#### To do
Print the data exactly as it is given, please.

#### Record extracts
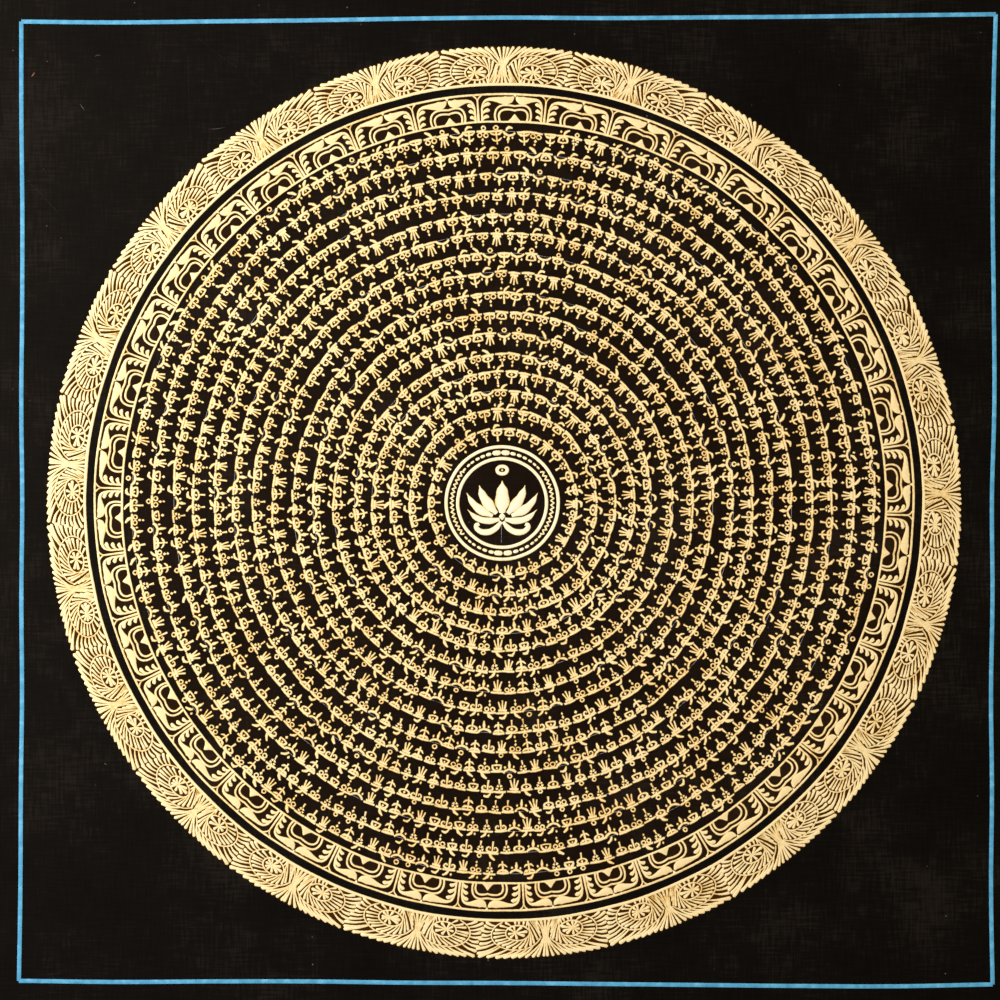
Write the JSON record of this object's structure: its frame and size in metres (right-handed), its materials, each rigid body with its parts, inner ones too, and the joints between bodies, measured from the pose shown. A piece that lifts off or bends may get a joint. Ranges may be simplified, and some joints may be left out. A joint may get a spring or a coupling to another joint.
{
  "type": "unmounted thangka painting on cotton canvas",
  "caption": "Square black-ground cotton canvas painted in gold with a round mandala of scrollwork, lotus petals and hanging garlands inside a thin blue border line.",
  "frame": {"origin": "middle of the canvas's underside, on the surface that it lies on", "axes": "+X to the painting's right, +Y to its top, +Z out of the painted face"},
  "size_m": [0.36, 0.36, 0.001],
  "materials": {
    "painted_cotton": "matt black ground on cotton, painted with pale gold"
  },
  "bodies": {
    "root": {"painted_canvas": "painted_cotton"}
  },
  "joints": []
}
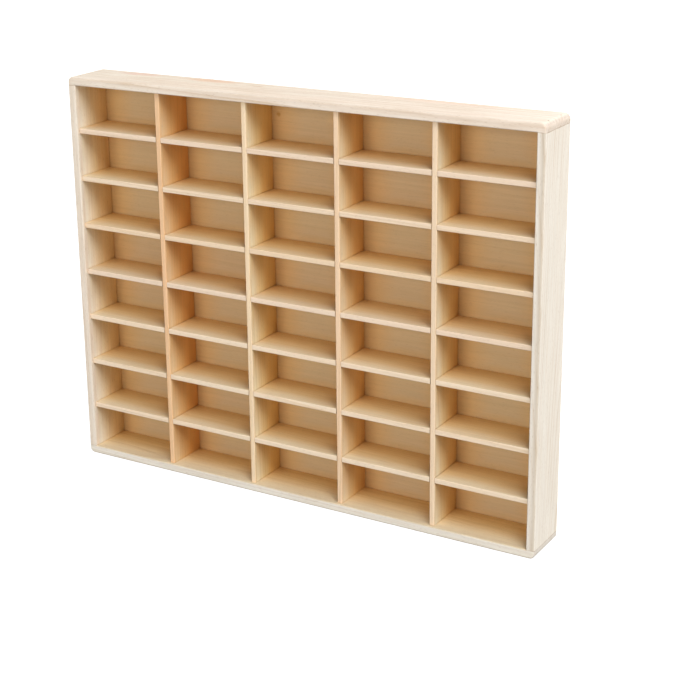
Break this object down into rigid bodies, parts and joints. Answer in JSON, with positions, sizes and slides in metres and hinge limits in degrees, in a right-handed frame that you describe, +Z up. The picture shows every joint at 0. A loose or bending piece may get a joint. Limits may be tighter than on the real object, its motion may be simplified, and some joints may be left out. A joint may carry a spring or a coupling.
{
  "type": "wooden compartment box",
  "caption": "Open-front pine box for showing or sorting small things: a rounded frame, a grid of halved uprights and shelves that makes equal compartments, and a thin rebated back.",
  "frame": {"origin": "middle of the flat face that the box stands on", "axes": "+Z up, +X along the width to the right as seen from the open front, the open front faces -Y and the back panel +Y"},
  "size_m": [0.49, 0.05, 0.385],
  "materials": {
    "frame_pine": "pale solid pine, sanded smooth and left natural",
    "divider_pine": "thin pale pine board, planed and left natural",
    "back_panel_wood": "thin pale wood panel, sanded and left natural",
    "brad_steel": "bright drawn steel wire"
  },
  "bodies": {
    "root": {"top_board": "frame_pine", "bottom_board": "frame_pine", "left_side_board": "frame_pine", "right_side_board": "frame_pine", "back_panel": "back_panel_wood", "upright_1": "divider_pine", "upright_2": "divider_pine", "upright_3": "divider_pine", "upright_4": "divider_pine", "shelf_1": "divider_pine", "shelf_2": "divider_pine", "shelf_3": "divider_pine", "shelf_4": "divider_pine", "shelf_5": "divider_pine", "shelf_6": "divider_pine", "shelf_7": "divider_pine", "corner_brads": "brad_steel", "back_panel_brads": "brad_steel"}
  },
  "joints": []
}
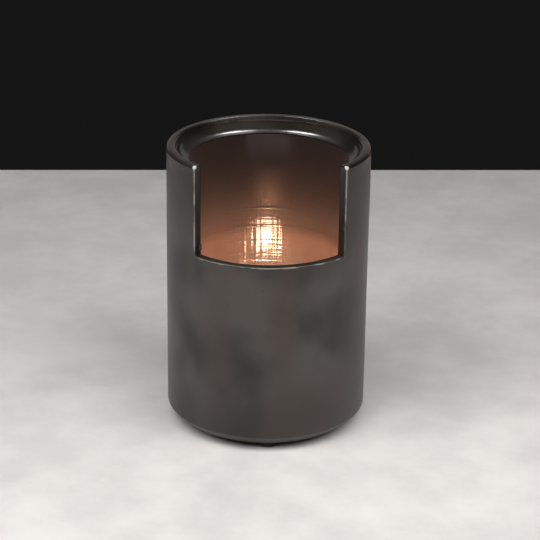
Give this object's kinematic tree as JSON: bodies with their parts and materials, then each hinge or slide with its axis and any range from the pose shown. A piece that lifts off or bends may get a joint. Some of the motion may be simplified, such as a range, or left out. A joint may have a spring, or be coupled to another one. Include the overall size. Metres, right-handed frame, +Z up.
{
  "type": "windowed tealight holder",
  "caption": "Tall round tealight holder: a dark glazed shell with a square window cut from its rim, a lift-out insert with a brushed copper liner, and a tealight on a raised tray.",
  "frame": {"origin": "centre of the footprint, on the surface that the feet stand on", "axes": "+Z up along the shell's axis; the window faces -Y; +X is to the right when looking in through the window"},
  "size_m": [0.07, 0.07, 0.1],
  "materials": {
    "dark_glaze": "satin dark grey-brown glaze",
    "black_rubber": "matte black",
    "collar_enamel": "glossy dark grey enamel",
    "brushed_copper": "copper, brushed both ways, warm pink-brown",
    "plain_copper": "satin copper",
    "rivet_copper": "copper, bright heads",
    "cup_aluminium": "thin drawn sheet, bright",
    "candle_wax": "white paraffin wax",
    "tinned_steel": "tinned",
    "wick_cotton": "braided cotton, charred at its tip"
  },
  "bodies": {
    "shell": {"outer_shell": "dark_glaze", "rubber_feet": "black_rubber"},
    "insert": {"rim_collar": "collar_enamel", "copper_liner": "brushed_copper", "seam_strip": "plain_copper", "seam_rivets": "rivet_copper", "candle_tray": "plain_copper"},
    "tealight": {"tealight_cup": "cup_aluminium", "tealight_wax": "candle_wax", "wick_sustainer": "tinned_steel", "wick": "wick_cotton"}
  },
  "joints": [
    {"name": "insert_lift", "type": "slide", "parent": "shell", "child": "insert", "axis": [0, 0, 1], "range_m": [0, 0.1]},
    {"name": "tealight_lift", "type": "slide", "parent": "insert", "child": "tealight", "axis": [0, 0, 1], "range_m": [0, 0.09]}
  ]
}
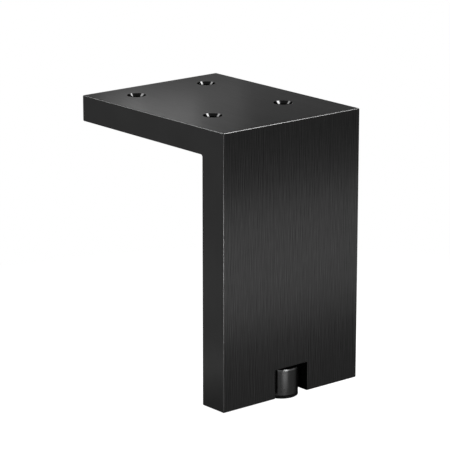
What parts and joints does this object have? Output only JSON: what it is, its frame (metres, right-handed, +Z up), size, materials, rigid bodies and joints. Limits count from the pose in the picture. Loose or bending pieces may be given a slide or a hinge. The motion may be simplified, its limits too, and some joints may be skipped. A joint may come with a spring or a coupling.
{
  "type": "adjustable furniture leg",
  "caption": "L-shaped black metal furniture leg with a drilled top plate and a screw-adjusted foot in a notch at its lower end.",
  "frame": {"origin": "on the top mounting face, at the centre of the four screw holes", "axes": "+Z up, out of the mounting face; -Y out of the front face; X along the front"},
  "size_m": [0.075, 0.0965, 0.1211],
  "materials": {
    "leg_metal": "brushed and anodised black, satin",
    "foot_metal": "turned and blackened, satin",
    "stud_steel": "black oxide",
    "glide_plastic": "moulded, matte black"
  },
  "bodies": {
    "leg": {"leg_body": "leg_metal"},
    "glide": {"foot_glide": "glide_plastic"},
    "foot": {"adjuster_foot": "foot_metal", "threaded_stud": "stud_steel"}
  },
  "joints": [
    {"name": "foot_travel", "type": "slide", "parent": "leg", "child": "glide", "axis": [0, 0, -1], "range_m": [-0.001, 0.01]},
    {"name": "foot_turn", "type": "hinge", "parent": "glide", "child": "foot", "pos_m": [0, -0.048, -0.1199], "axis": [0, 0, -1], "range_deg": [-288, 2880]}
  ],
  "couplings": [
    {"joint": "foot_travel", "follows": "foot_turn", "m_per_rad": 0.00019894}
  ]
}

#### The result
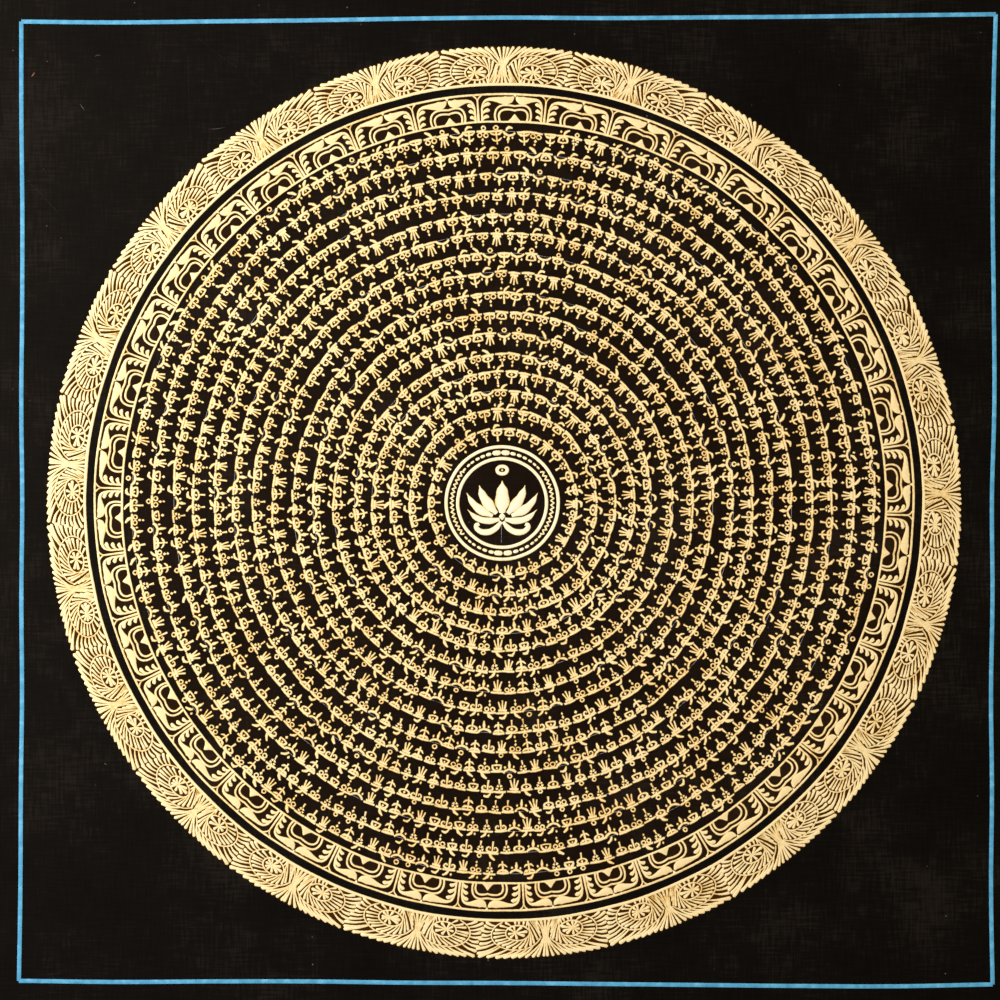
Write the JSON record of this object's structure: its frame and size in metres (right-handed), its materials, each rigid body with its parts, inner ones too, and the joints between bodies, measured from the pose shown. A piece that lifts off or bends may get a joint. Ranges may be simplified, and some joints may be left out. A joint may get a spring or a coupling to another joint.
{
  "type": "unmounted thangka painting on cotton canvas",
  "caption": "Square black-ground cotton canvas painted in gold with a round mandala of scrollwork, lotus petals and hanging garlands inside a thin blue border line.",
  "frame": {"origin": "middle of the canvas's underside, on the surface that it lies on", "axes": "+X to the painting's right, +Y to its top, +Z out of the painted face"},
  "size_m": [0.36, 0.36, 0.001],
  "materials": {
    "painted_cotton": "matt black ground on cotton, painted with pale gold"
  },
  "bodies": {
    "root": {"painted_canvas": "painted_cotton"}
  },
  "joints": []
}
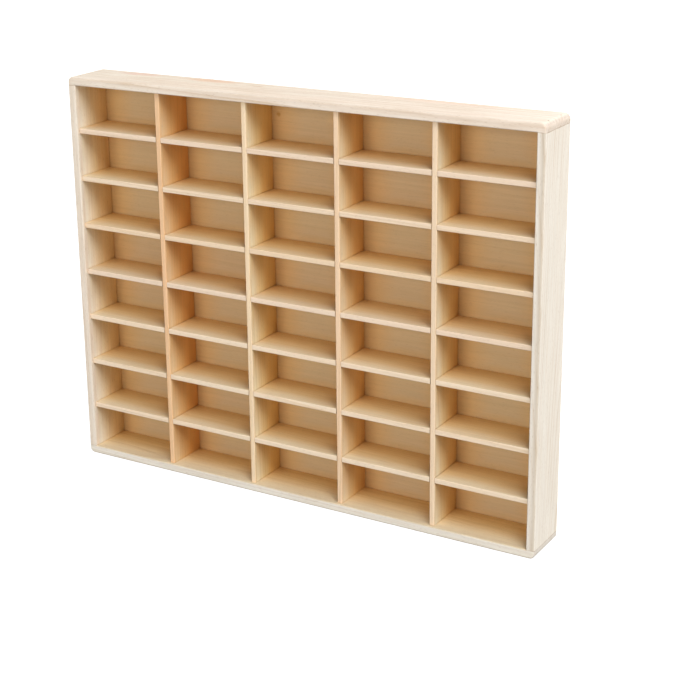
Break this object down into rigid bodies, parts and joints. Answer in JSON, with positions, sizes and slides in metres and hinge limits in degrees, in a right-handed frame that you describe, +Z up. The picture shows every joint at 0. A loose or bending piece may get a joint. Limits may be tighter than on the real object, its motion may be simplified, and some joints may be left out. A joint may carry a spring or a coupling.
{
  "type": "wooden compartment box",
  "caption": "Open-front pine box for showing or sorting small things: a rounded frame, a grid of halved uprights and shelves that makes equal compartments, and a thin rebated back.",
  "frame": {"origin": "middle of the flat face that the box stands on", "axes": "+Z up, +X along the width to the right as seen from the open front, the open front faces -Y and the back panel +Y"},
  "size_m": [0.49, 0.05, 0.385],
  "materials": {
    "frame_pine": "pale solid pine, sanded smooth and left natural",
    "divider_pine": "thin pale pine board, planed and left natural",
    "back_panel_wood": "thin pale wood panel, sanded and left natural",
    "brad_steel": "bright drawn steel wire"
  },
  "bodies": {
    "root": {"top_board": "frame_pine", "bottom_board": "frame_pine", "left_side_board": "frame_pine", "right_side_board": "frame_pine", "back_panel": "back_panel_wood", "upright_1": "divider_pine", "upright_2": "divider_pine", "upright_3": "divider_pine", "upright_4": "divider_pine", "shelf_1": "divider_pine", "shelf_2": "divider_pine", "shelf_3": "divider_pine", "shelf_4": "divider_pine", "shelf_5": "divider_pine", "shelf_6": "divider_pine", "shelf_7": "divider_pine", "corner_brads": "brad_steel", "back_panel_brads": "brad_steel"}
  },
  "joints": []
}
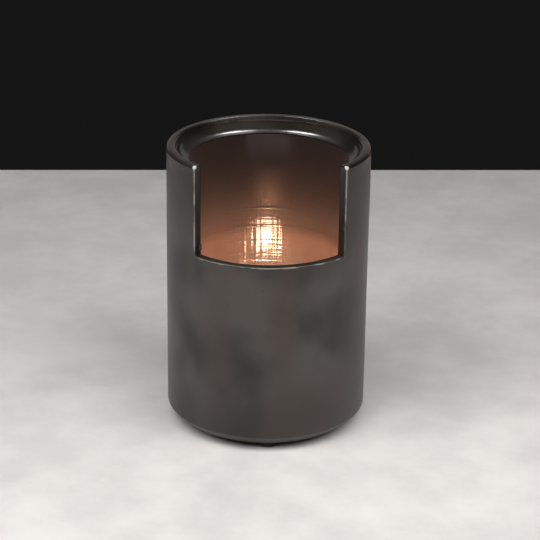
Give this object's kinematic tree as JSON: bodies with their parts and materials, then each hinge or slide with its axis and any range from the pose shown. A piece that lifts off or bends may get a joint. Some of the motion may be simplified, such as a range, or left out. A joint may have a spring, or be coupled to another one. Include the overall size. Metres, right-handed frame, +Z up.
{
  "type": "windowed tealight holder",
  "caption": "Tall round tealight holder: a dark glazed shell with a square window cut from its rim, a lift-out insert with a brushed copper liner, and a tealight on a raised tray.",
  "frame": {"origin": "centre of the footprint, on the surface that the feet stand on", "axes": "+Z up along the shell's axis; the window faces -Y; +X is to the right when looking in through the window"},
  "size_m": [0.07, 0.07, 0.1],
  "materials": {
    "dark_glaze": "satin dark grey-brown glaze",
    "black_rubber": "matte black",
    "collar_enamel": "glossy dark grey enamel",
    "brushed_copper": "copper, brushed both ways, warm pink-brown",
    "plain_copper": "satin copper",
    "rivet_copper": "copper, bright heads",
    "cup_aluminium": "thin drawn sheet, bright",
    "candle_wax": "white paraffin wax",
    "tinned_steel": "tinned",
    "wick_cotton": "braided cotton, charred at its tip"
  },
  "bodies": {
    "shell": {"outer_shell": "dark_glaze", "rubber_feet": "black_rubber"},
    "insert": {"rim_collar": "collar_enamel", "copper_liner": "brushed_copper", "seam_strip": "plain_copper", "seam_rivets": "rivet_copper", "candle_tray": "plain_copper"},
    "tealight": {"tealight_cup": "cup_aluminium", "tealight_wax": "candle_wax", "wick_sustainer": "tinned_steel", "wick": "wick_cotton"}
  },
  "joints": [
    {"name": "insert_lift", "type": "slide", "parent": "shell", "child": "insert", "axis": [0, 0, 1], "range_m": [0, 0.1]},
    {"name": "tealight_lift", "type": "slide", "parent": "insert", "child": "tealight", "axis": [0, 0, 1], "range_m": [0, 0.09]}
  ]
}
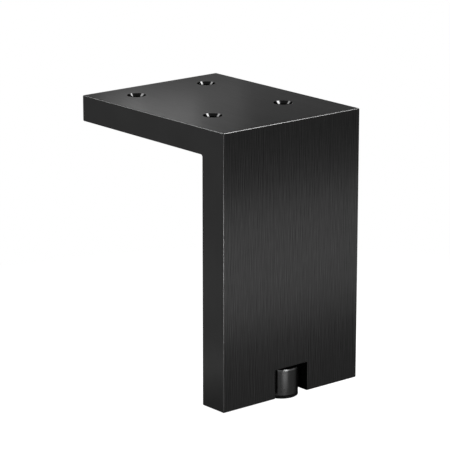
What parts and joints does this object have? Output only JSON: what it is, its frame (metres, right-handed, +Z up), size, materials, rigid bodies and joints. Limits count from the pose in the picture. Loose or bending pieces may be given a slide or a hinge. The motion may be simplified, its limits too, and some joints may be skipped. A joint may come with a spring or a coupling.
{
  "type": "adjustable furniture leg",
  "caption": "L-shaped black metal furniture leg with a drilled top plate and a screw-adjusted foot in a notch at its lower end.",
  "frame": {"origin": "on the top mounting face, at the centre of the four screw holes", "axes": "+Z up, out of the mounting face; -Y out of the front face; X along the front"},
  "size_m": [0.075, 0.0965, 0.1211],
  "materials": {
    "leg_metal": "brushed and anodised black, satin",
    "foot_metal": "turned and blackened, satin",
    "stud_steel": "black oxide",
    "glide_plastic": "moulded, matte black"
  },
  "bodies": {
    "leg": {"leg_body": "leg_metal"},
    "glide": {"foot_glide": "glide_plastic"},
    "foot": {"adjuster_foot": "foot_metal", "threaded_stud": "stud_steel"}
  },
  "joints": [
    {"name": "foot_travel", "type": "slide", "parent": "leg", "child": "glide", "axis": [0, 0, -1], "range_m": [-0.001, 0.01]},
    {"name": "foot_turn", "type": "hinge", "parent": "glide", "child": "foot", "pos_m": [0, -0.048, -0.1199], "axis": [0, 0, -1], "range_deg": [-288, 2880]}
  ],
  "couplings": [
    {"joint": "foot_travel", "follows": "foot_turn", "m_per_rad": 0.00019894}
  ]
}